Six years ago, I met my wife, who has a son and daughter.  My loving wife explained to me that teasing little girls wasn't fun for them, and it didn't bode well for my popularity.  When I asked my wife to marry me, I realized that it was of the highest priority that I learn how to act like a father to her daughter.  It may sound corny, or the writing material of family film comedies, but learning to be the father of a daughter was something that I lacked experience with entirely.  I had moved my family out of town in 2000 and only saw my parents, brothers, sister, nieces, nephews, etc. on family occasions and holidays.  When I would see my nieces, they would give me the standard issue shrug n' hug that you teach your kids to give their relatives in order to be respectful.  It wasn't their fault, I just hadn't cultivated a quality relationship with them since they always knew me as "Mean Uncle David".

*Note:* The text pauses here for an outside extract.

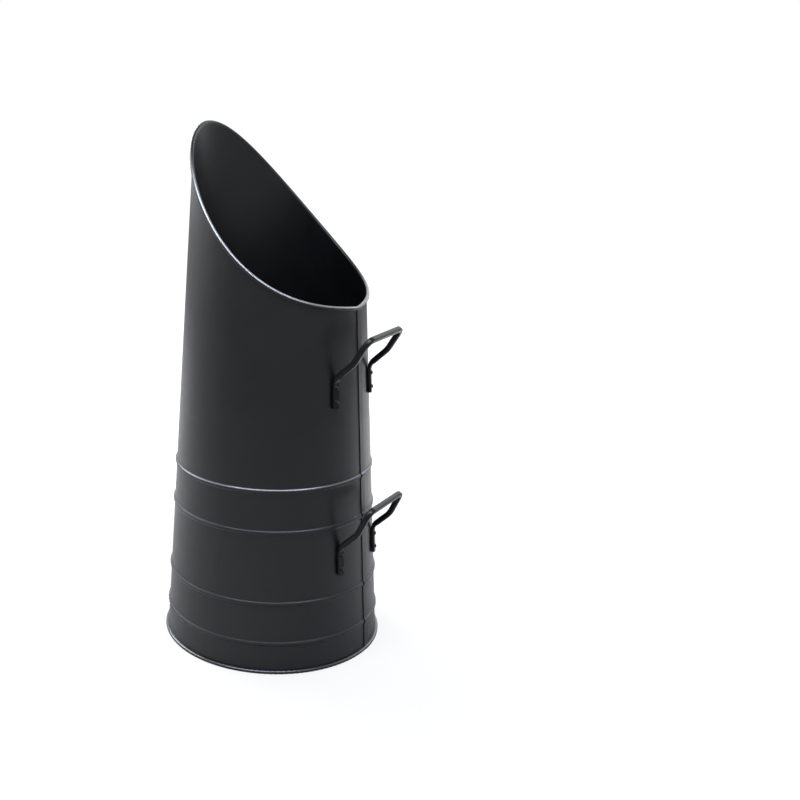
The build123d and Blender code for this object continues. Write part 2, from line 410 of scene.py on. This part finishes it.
def make_floor():
    """A wide pale floor that shows white to the camera but keeps the shadow."""
    mesh = bpy.data.meshes.new("floor")
    outline = [(x * floor_side, y * floor_side, 0) for x, y in ((-1, -1), (1, -1), (1, 1), (-1, 1))]
    mesh.from_pydata(outline, [], [(0, 1, 2, 3)])
    floor = bpy.data.objects.new("floor", mesh)
    bpy.context.scene.collection.objects.link(floor)
    material = bpy.data.materials.new("pale_floor")
    material.use_nodes = True
    tree = Tree(material.node_tree)
    tree.nodes.clear()
    diffuse = tree.add("ShaderNodeBsdfDiffuse")
    diffuse.inputs["Color"].default_value = (*floor_colour, 1)
    glow = tree.add("ShaderNodeEmission")
    away = tree.vector_math("LENGTH", "Value", tree.add("ShaderNodeTexCoord").outputs["Object"])
    strength = tree.between(away, glow_reach, (near_glow, far_glow), "LINEAR")
    tree.feed(glow.inputs["Strength"], strength)
    share = tree.math("MULTIPLY", tree.camera_ray(), glow_share)
    tree.show("ShaderNodeOutputMaterial", share, diffuse, glow)
    mesh.materials.append(material)


def make_world():
    """White to the camera. As light, a soft grey, brighter behind the hod and dimmer overhead."""
    world = bpy.data.worlds.new("studio")
    bpy.context.scene.world = world
    world.use_nodes = True
    tree = Tree(world.node_tree)
    tree.nodes.clear()
    seen = tree.add("ShaderNodeBackground")
    seen.inputs["Color"].default_value = (1, 1, 1, 1)
    light = tree.add("ShaderNodeBackground")
    light.inputs["Color"].default_value = (*sky, 1)
    direction = tree.add("ShaderNodeTexCoord").outputs["Generated"]
    bright_side = around(camera_azimuth + bright_turn, 1, 0)
    cosine = tree.vector_math("DOT_PRODUCT", "Value", direction, bright_side)
    strength = tree.between(cosine, bright_fade, (front_light, back_light))
    dimming = tree.between(tree.split(direction)[2], top_fade, (1, top_share))
    tree.feed(light.inputs["Strength"], tree.math("MULTIPLY", strength, dimming))
    tree.show("ShaderNodeOutputWorld", tree.camera_ray(), light, seen)


def make_lamp(name, place, target, width, height, power, spread=180, colour=(1, 1, 1)):
    """Area lamp aimed at a target, unseen by the camera."""
    data = bpy.data.lights.new(name, "AREA")
    data.color = colour
    data.shape = "RECTANGLE"
    data.size = width
    data.size_y = height
    data.energy = power
    data.spread = math.radians(spread)
    lamp = bpy.data.objects.new(name, data)
    bpy.context.scene.collection.objects.link(lamp)
    lamp.location = place
    lamp.visible_camera = False
    lamp.rotation_euler = (Vector(target) - Vector(place)).to_track_quat("-Z", "Y").to_euler()


def make_lamps():
    """A wide strip above the hod on the camera's side, and two lamps above the floor behind it."""
    left, right = camera_azimuth - lamp_turn, camera_azimuth + lamp_turn
    make_lamp(
        "overhead", place=around(camera_azimuth, distance=0.4, height=1.2), target=(0, 0, 0.25),
        width=1.5, height=0.3, power=16, colour=overhead_colour,
    )
    make_lamp(
        "left_back", place=around(left, distance=1.0, height=0.85),
        target=around(left, distance=0.9, height=0),
        width=0.8, height=0.8, power=24,
    )
    make_lamp(
        "right_back", place=around(right, distance=0.9, height=0.7),
        target=around(right, distance=0.9, height=0),
        width=0.6, height=0.6, power=8, spread=110,
    )


# Build

make_camera()
dress_nodes()
make_ornament()
make_floor()
make_world()
make_lamps()

bpy.context.scene.view_settings.view_transform = "Standard"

However, while in a new marriage, my wife made it very clear to me how important it was for me to learn how to react to my step-daughter's behavior with sensitivity, compassion, and understanding.  This may sound simple and inherent behavior, but for me it was something that I would have to learn.  Now, don't think that I am some ogre, I really do have a soft chewy center, but it was a set of behaviors that I had to acclimate myself.  In retrospect, I feel that I took to it quite naturally (my wife may disagree) and really enjoyed the new perspective in parenting.  I learned how to spend quality time, one on one, on seemingly simple activities; that surprisingly turned out to be very special.  Sometimes it would be going out together to buy a pair of shoes for a special occasion, dropping her off at a birthday party, shopping for Mother's Day gifts, reading together before bed, or something as seemingly mundane as blow-drying and brushing her hair before bedtime (surprisingly the most special time of all).

Daddy and Daughter Dance
It seemed that almost overnight, the relationship with my young nieces also improved.  Over the past six years, the shrug n' hugs have been replaced with my nieces seeking me out to give me a honest to goodness "It's so good to see you", hug.  My response has changed from pulling on singular strands of hair from their head to extract a YELP to a warm hug and kiss on the forehead.  I used to be the last one they would greet, and now I am the first one to get a hug when they or I walk in the door.  Just this evening, my sister's daughter, the one so deathly afraid of me as a toddler, gave me a big hug on her way out the door when her father came by my parent's house to pick her up.  Even my youngest niece surprised me the other day when she came up to me before we all left a basketball game, to hug me goodbye.
Learning how to relate to my daughter, and my nieces has helped me relate better to a diverse workplace.  Traditionally, the steel industry was male dominated, and  juvenile to say the least.  Twenty years ago, I would describe daily life in the mill as being in the 8th grade for a living.  In the contemporary steel industry, much like many other segments of heavy industry, women are forming an ever increasing professional presence; not just a clerical or support role.  As a department manager, it is imperative that I apply the lessons learned about the difference in relating to sons and daughters to the different techniques of supervising both men and women.

Childish banter, hi jinx, and Tom-Foolery don't make good impressions with female coworkers or subordinates.  Even in high school, teenage girls were never impressed with the stupid and immature behavior that teenage boys would exhibit while with one another cutting up.  There is a whole article, or even more that could be devoted to the intricacies and nuances of supervising in a diverse environment, so I have no intention of stretching this one out any further.

To sum it up, in part I have learned how to become a better supervisor and manager, because I had the challenge put to me to become a better parent.  I recently gave a speech at a special occasion for my daughter.  During that speech, I thanked her for the gift that she gave me.  That gift wasnt just her love and affection, but the more priceless opportunity to be the father of a daughter.